Ford has said she wants the FBI to investigate her allegation before she will testify. Democrats support that, but Trump and Senate Republicans have been emphatic that it won't happen.
Despite that glimmer of hesitancy, which few other Republicans have shown publicly, the president stood firmly behind the 53-year-old Kavanaugh, who would fill the second high court vacancy of Trump's term.
"I can only say this: He is such an outstanding man. Very hard for me to imagine that anything happened," Trump said.
The Republicans are resisting all Democratic efforts to slow and perhaps block what once seemed a smooth path to confirmation that would promote the conservative appeals court judge by the October 1 opening of the Supreme Court's new term.

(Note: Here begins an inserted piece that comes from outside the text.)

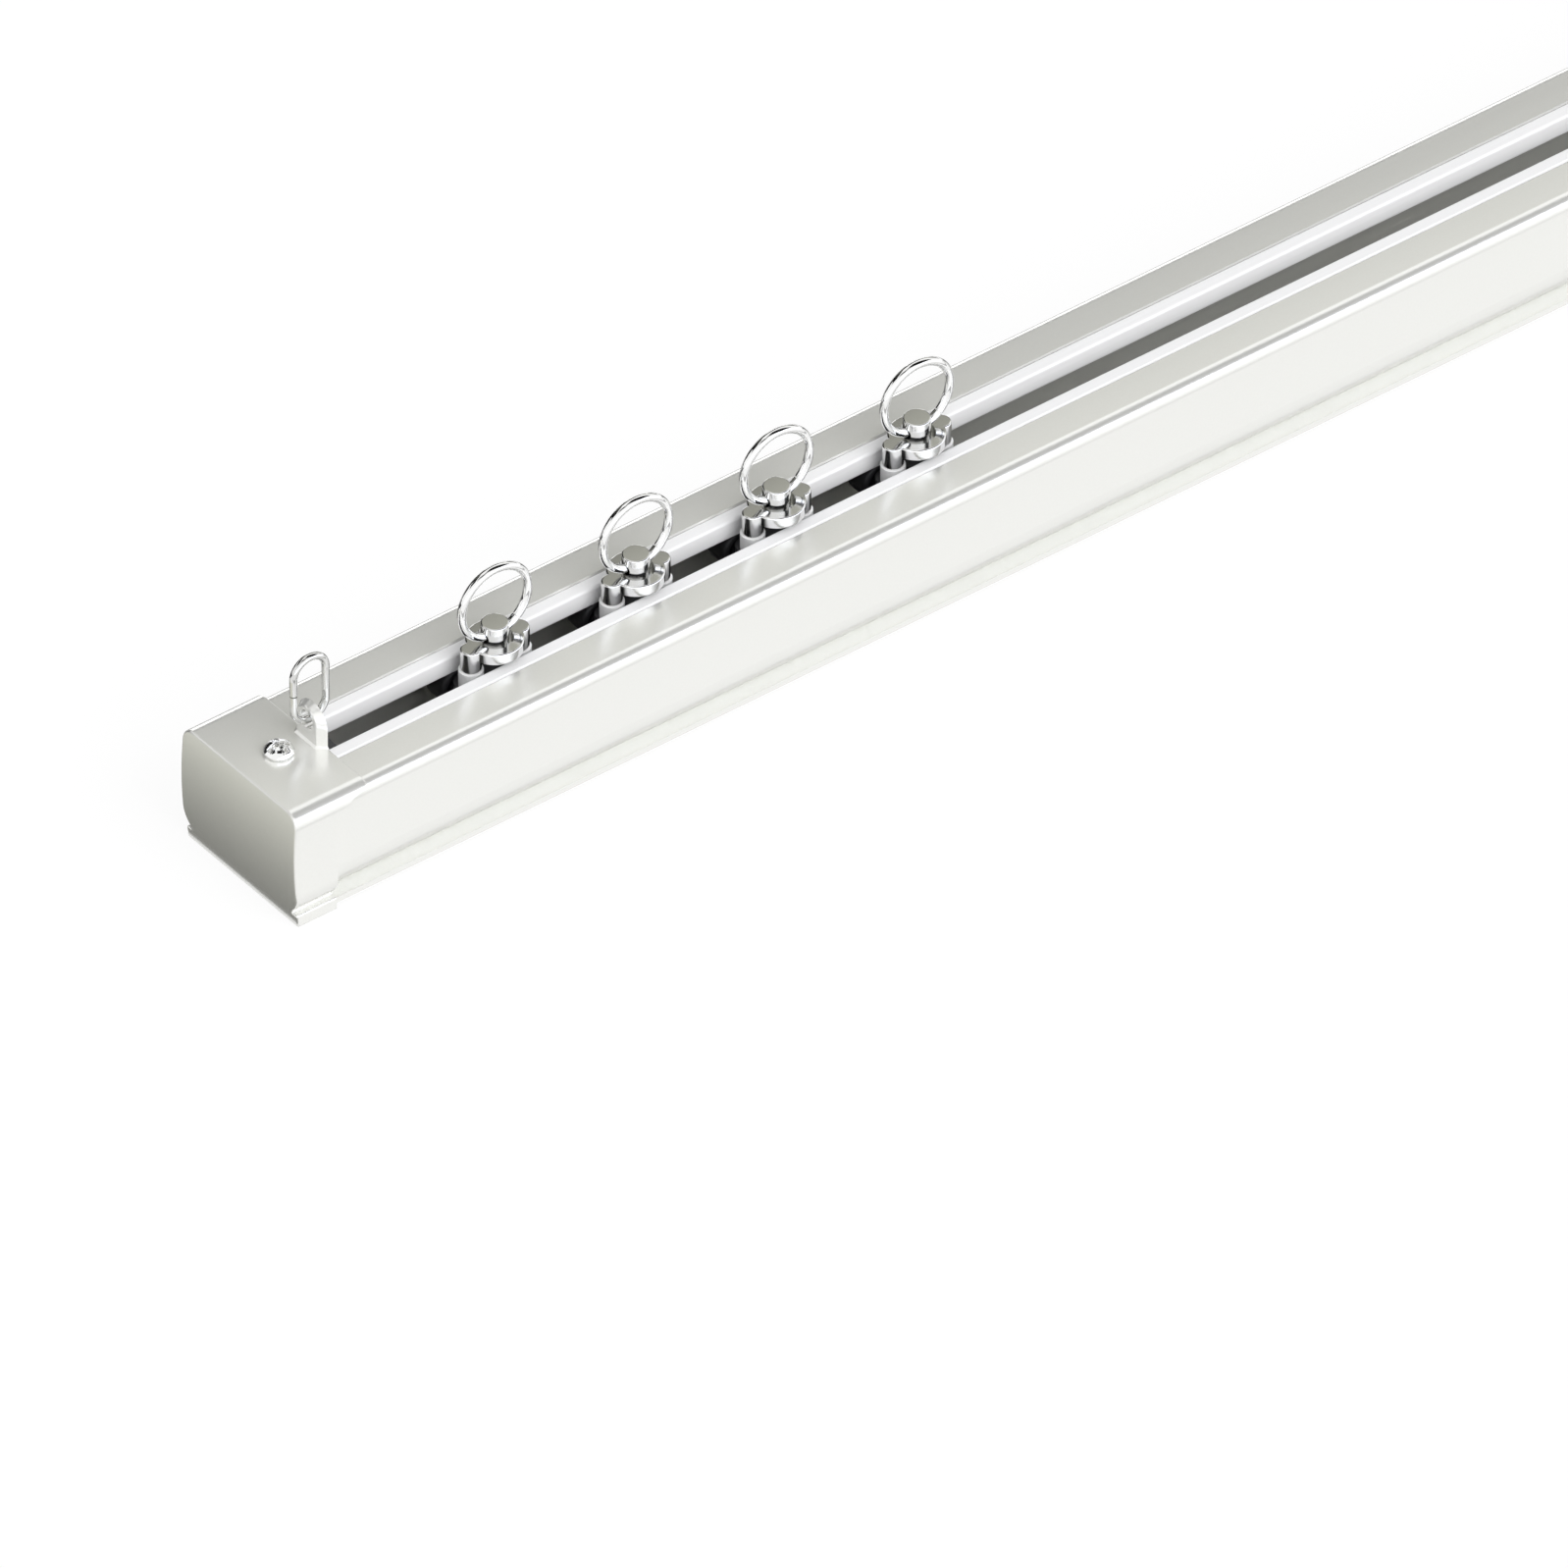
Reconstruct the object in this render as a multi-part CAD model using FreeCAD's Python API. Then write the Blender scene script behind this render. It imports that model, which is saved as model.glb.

Kavanaugh's glide to approval was interrupted last weekend when word of Ford's allegation became public, but Republican senators are showing no signs of slowing their drive to confirm him as quickly as possible.
Judiciary Committee Chairman Chuck Grassley wrote to Ford's attorneys that the hearing was still scheduled for Monday morning, and he pointedly said she must submit her written statement by 10 am on Friday "if she intends to testify" that day.
Ford has contended that at a house party in the 1980s, a drunken Kavanaugh tried undressing her and stifling her cries on a bed before she fled. Kavanaugh has repeatedly denied that claim.
Moderate Republican Senator Susan Collins, who's had her share of clashes with Trump, said she hoped Ford would reconsider a decision not to testify and "it's not fair to Judge Kavanaugh" if she refuses.
"Otherwise, there are these very serious allegations hanging over the head of a nominee who has emphatically denied them," she said on radio.